Marvel has had a long tradition of analyzing their classic characters from the perspective of civilians. It generally provides interesting insights into the characters as well as the universe as a whole. Kurt Busiek and Alex Ross’ exceptional Marvels series defines the trend, examining the Golden, Silver and Bronze ages of comics through the perspective of a Daily Bugle reporter.
Scott Snyder has demonstrated a love for all periods of Batman lore and Batman 12 shows his willingness to examine the dark knight from a very different angle. After 11 issues of battling owls, assassins, Gotham itself and a man claiming to be his brother, Batman gets a break in an issue that takes readers back to the first issue of Snyder’s series.
More than anything, Batman 12 is going to be remembered for Becky Cloonan’s stellar artwork on the issue. Being the first woman to ever illustrate Batman is certainly a long anticipated event and she does an incredible job. Her trademark clean lines, expressive faces and attention to body language and character interactions are all on display and it may be one of the most visually unique books of the Batman books.

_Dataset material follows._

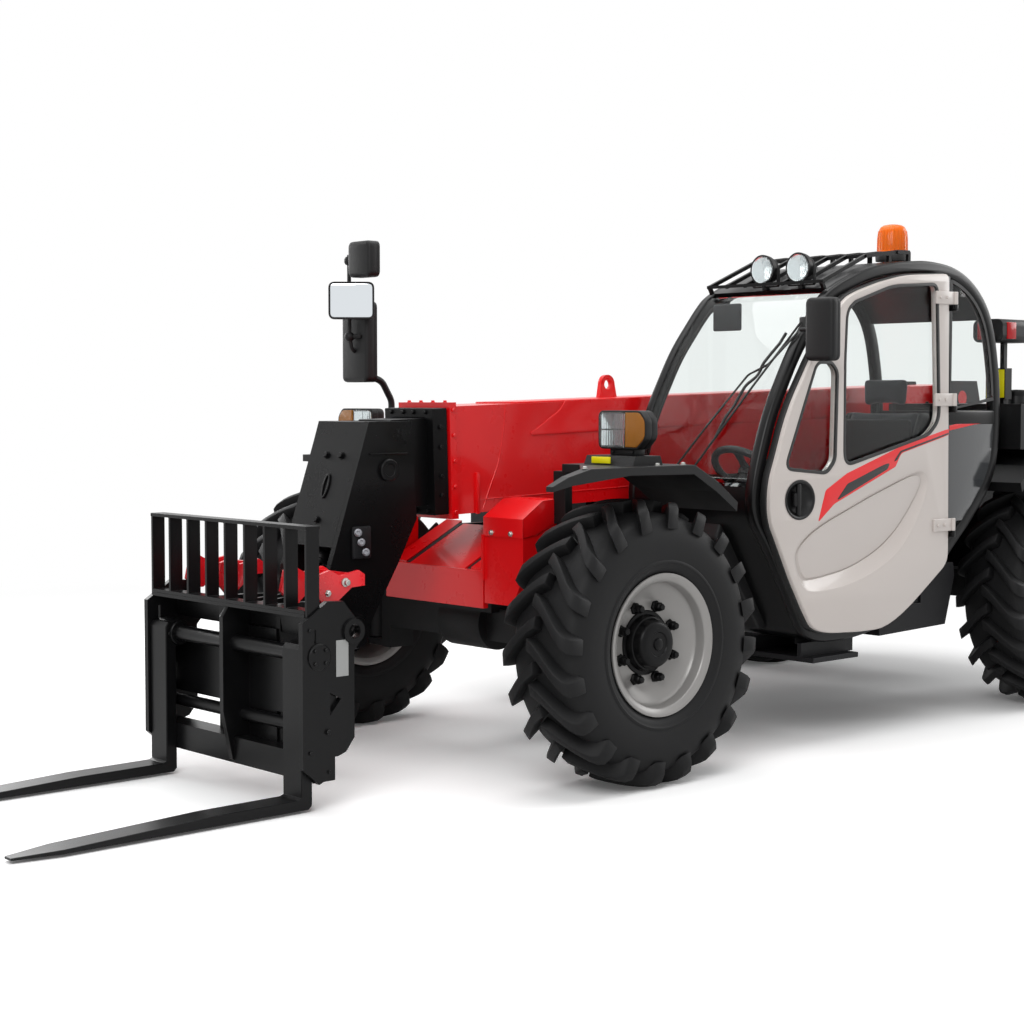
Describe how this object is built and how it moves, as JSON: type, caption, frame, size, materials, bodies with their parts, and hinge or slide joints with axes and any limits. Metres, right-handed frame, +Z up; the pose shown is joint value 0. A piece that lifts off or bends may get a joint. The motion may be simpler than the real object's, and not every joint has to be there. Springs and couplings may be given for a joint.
{
  "type": "telehandler",
  "caption": "Compact telescopic handler with a side cab, a sectioned boom, pallet forks on a tilting carriage and steered wheels with lugged tyres.",
  "frame": {"origin": "on the ground, on the mid-plane, halfway between the fork tips and the tail", "axes": "+Z up; the machine faces -Y; +X is its left, the cab side"},
  "size_m": [1.986, 5.4, 2.06],
  "materials": {
    "red_paint": "gloss",
    "black_paint": "satin",
    "hook_red": "gloss",
    "grey_paint": "satin",
    "door_beige": "satin",
    "glass": "clear tint",
    "fork_steel": "worn satin",
    "rim_silver": "satin",
    "tyre": "matte",
    "black_plastic": "matte",
    "clear_lens": "gloss",
    "amber_lens": "gloss",
    "red_lens": "gloss",
    "seat_fabric": "woven",
    "engine_iron": "rough",
    "chrome_rod": "polished"
  },
  "bodies": {
    "chassis": {"axles": "black_paint", "chassis_frame": "grey_paint", "nose_panels": "red_paint", "counterweight": "grey_paint", "mudguards": "black_plastic", "cab_frame": "black_paint", "cab_glass": "glass", "seat": "seat_fabric", "controls": "black_plastic", "roof_guard": "black_paint", "lamp_housings": "black_plastic", "lamp_lenses": "clear_lens", "beacon": "amber_lens", "mirrors": "black_plastic", "engine_bay": "grey_paint", "engine": "engine_iron", "side_tank": "grey_paint", "rear_cover": "black_plastic", "rear_lamps": "red_lens"},
    "boom_base": {"boom_outer": "red_paint"},
    "boom_middle": {"boom_mid": "black_paint"},
    "boom_tip": {"boom_inner": "black_paint", "boom_head": "black_paint"},
    "carriage": {"carriage_frame": "black_paint", "load_backrest": "black_paint", "coupler_hooks": "hook_red", "forks": "fork_steel"},
    "lift_cylinder_barrel": {"lift_barrel": "black_paint"},
    "lift_cylinder_rod": {"lift_rod": "chrome_rod"},
    "tilt_cylinder_barrel": {"tilt_barrel": "black_paint"},
    "tilt_cylinder_rod": {"tilt_rod": "chrome_rod"},
    "cab_door": {"door_panel": "door_beige", "door_glass": "glass"},
    "engine_bonnet": {"bonnet": "red_paint"},
    "knuckle_front_left_body": {"knuckle_front_left": "black_paint"},
    "wheel_front_left": {"tyre_front_left": "tyre", "rim_front_left": "rim_silver"},
    "knuckle_front_right_body": {"knuckle_front_right": "black_paint"},
    "wheel_front_right": {"tyre_front_right": "tyre", "rim_front_right": "rim_silver"},
    "knuckle_rear_left_body": {"knuckle_rear_left": "black_paint"},
    "wheel_rear_left": {"tyre_rear_left": "tyre", "rim_rear_left": "rim_silver"},
    "knuckle_rear_right_body": {"knuckle_rear_right": "black_paint"},
    "wheel_rear_right": {"tyre_rear_right": "tyre", "rim_rear_right": "rim_silver"}
  },
  "joints": [
    {"name": "boom_lift", "type": "hinge", "parent": "chassis", "child": "boom_base", "pos_m": [0, 2.37, 1.35], "axis": [-1, 0, 0], "range_deg": [0, 60]},
    {"name": "boom_extend", "type": "slide", "parent": "boom_base", "child": "boom_middle", "axis": [0, -0.9996, -0.0297], "range_m": [0, 1.6]},
    {"name": "boom_extend_tip", "type": "slide", "parent": "boom_middle", "child": "boom_tip", "axis": [0, -0.9996, -0.0297], "range_m": [0, 1.6]},
    {"name": "carriage_tilt", "type": "hinge", "parent": "boom_tip", "child": "carriage", "pos_m": [0, -1.28, 0.535], "axis": [-1, 0, 0], "range_deg": [-70, 12]},
    {"name": "lift_barrel_swing", "type": "hinge", "parent": "chassis", "child": "lift_cylinder_barrel", "pos_m": [0, 2.33, 0.718], "axis": [-1, 0, 0], "range_deg": [-1, 45.81]},
    {"name": "lift_rod_stroke", "type": "slide", "parent": "lift_cylinder_barrel", "child": "lift_cylinder_rod", "axis": [0, -0.978, 0.2085], "range_m": [-0.005, 0.5836]},
    {"name": "tilt_barrel_swing", "type": "hinge", "parent": "boom_tip", "child": "tilt_cylinder_barrel", "pos_m": [0, -1.09, 1.06], "axis": [-1, 0, 0], "range_deg": [-6.2, 1.89]},
    {"name": "tilt_rod_stroke", "type": "slide", "parent": "tilt_cylinder_barrel", "child": "tilt_cylinder_rod", "axis": [0, -0.5503, -0.835], "range_m": [-0.0299, 0.1504]},
    {"name": "cab_door_hinge", "type": "hinge", "parent": "chassis", "child": "cab_door", "pos_m": [0.906, 1.272, 1.2], "axis": [0, 0, 1], "range_deg": [0, 95]},
    {"name": "bonnet_hinge", "type": "hinge", "parent": "chassis", "child": "engine_bonnet", "pos_m": [0, 1.976, 1.342], "axis": [-1, 0, 0], "range_deg": [0, 55]},
    {"name": "steer_front_left", "type": "hinge", "parent": "chassis", "child": "knuckle_front_left_body", "pos_m": [0.62, -0.53, 0.5], "axis": [0, 0, 1], "range_deg": [-32, 32]},
    {"name": "steer_front_right", "type": "hinge", "parent": "chassis", "child": "knuckle_front_right_body", "pos_m": [-0.62, -0.53, 0.5], "axis": [0, 0, 1], "range_deg": [-32, 32]},
    {"name": "steer_rear_left", "type": "hinge", "parent": "chassis", "child": "knuckle_rear_left_body", "pos_m": [0.62, 2.11, 0.5], "axis": [0, 0, 1], "range_deg": [-32, 32]},
    {"name": "steer_rear_right", "type": "hinge", "parent": "chassis", "child": "knuckle_rear_right_body", "pos_m": [-0.62, 2.11, 0.5], "axis": [0, 0, 1], "range_deg": [-32, 32]},
    {"name": "spin_front_left", "type": "hinge", "parent": "knuckle_front_left_body", "child": "wheel_front_left", "pos_m": [0.83, -0.53, 0.5], "axis": [1, 0, 0], "continuous": true},
    {"name": "spin_front_right", "type": "hinge", "parent": "knuckle_front_right_body", "child": "wheel_front_right", "pos_m": [-0.83, -0.53, 0.5], "axis": [1, 0, 0], "continuous": true},
    {"name": "spin_rear_left", "type": "hinge", "parent": "knuckle_rear_left_body", "child": "wheel_rear_left", "pos_m": [0.83, 2.11, 0.5], "axis": [1, 0, 0], "continuous": true},
    {"name": "spin_rear_right", "type": "hinge", "parent": "knuckle_rear_right_body", "child": "wheel_rear_right", "pos_m": [-0.83, 2.11, 0.5], "axis": [1, 0, 0], "continuous": true}
  ],
  "couplings": [
    {"joint": "boom_extend_tip", "follows": "boom_extend", "ratio": 1},
    {"joint": "lift_barrel_swing", "follows": "boom_lift", "ratio": 0.7468},
    {"joint": "lift_rod_stroke", "follows": "boom_lift", "m_per_rad": 0.5525},
    {"joint": "tilt_barrel_swing", "follows": "carriage_tilt", "ratio": 0.0743},
    {"joint": "tilt_rod_stroke", "follows": "carriage_tilt", "m_per_rad": -0.119},
    {"joint": "steer_front_right", "follows": "steer_front_left", "ratio": 1},
    {"joint": "steer_rear_left", "follows": "steer_front_left", "ratio": -1},
    {"joint": "steer_rear_right", "follows": "steer_front_left", "ratio": -1}
  ]
}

Snyder’s script doesn’t disappoint either. Bringing back high school electrician Harper Row, who saved Batman from the Maze of the Owls back in issue 7, we get to understand the world of a girl who sees Batman as a sign of hope in a dying city. After being invited to the gala event that started off the first issue, Harper leaves disillusioned, thinking that Bruce Wayne doesn’t understand how to save the Gotham that she knows. The rest of her nights are spent fighting gay bashers who attack her brother and researching her hero, the Batman.

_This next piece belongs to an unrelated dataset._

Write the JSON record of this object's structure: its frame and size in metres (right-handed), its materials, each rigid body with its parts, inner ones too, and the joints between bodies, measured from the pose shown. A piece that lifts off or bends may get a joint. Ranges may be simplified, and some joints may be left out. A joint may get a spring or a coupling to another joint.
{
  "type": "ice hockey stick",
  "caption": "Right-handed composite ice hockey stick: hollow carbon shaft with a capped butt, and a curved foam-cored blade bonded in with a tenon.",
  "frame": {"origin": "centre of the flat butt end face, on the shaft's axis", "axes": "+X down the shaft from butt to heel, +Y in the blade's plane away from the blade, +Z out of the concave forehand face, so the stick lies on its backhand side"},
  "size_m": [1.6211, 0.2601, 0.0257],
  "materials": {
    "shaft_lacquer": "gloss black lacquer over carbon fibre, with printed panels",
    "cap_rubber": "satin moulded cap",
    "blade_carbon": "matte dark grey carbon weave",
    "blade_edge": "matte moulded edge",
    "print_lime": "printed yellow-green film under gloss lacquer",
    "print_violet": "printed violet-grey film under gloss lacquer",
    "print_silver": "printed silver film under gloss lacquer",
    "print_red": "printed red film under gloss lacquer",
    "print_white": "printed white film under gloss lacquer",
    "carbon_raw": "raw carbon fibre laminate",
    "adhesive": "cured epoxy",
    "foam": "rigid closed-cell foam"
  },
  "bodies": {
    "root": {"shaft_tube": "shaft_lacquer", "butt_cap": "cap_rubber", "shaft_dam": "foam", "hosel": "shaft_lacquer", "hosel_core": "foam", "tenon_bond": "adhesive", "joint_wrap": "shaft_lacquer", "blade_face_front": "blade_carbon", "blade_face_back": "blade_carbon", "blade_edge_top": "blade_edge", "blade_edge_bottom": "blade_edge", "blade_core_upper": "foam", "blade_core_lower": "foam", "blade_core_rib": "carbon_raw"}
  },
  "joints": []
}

I don’t know that this is an issue we would have gotten had the Court of the Owls arc been stretched for another issue but its certainly an interesting take on how Batman is viewed and its a reintroduction to a character that Snyder seems to have plans for. Overall, picking this one up is about picking up a piece of history and its one of the most visually compelling super hero books you’re going to buy this year.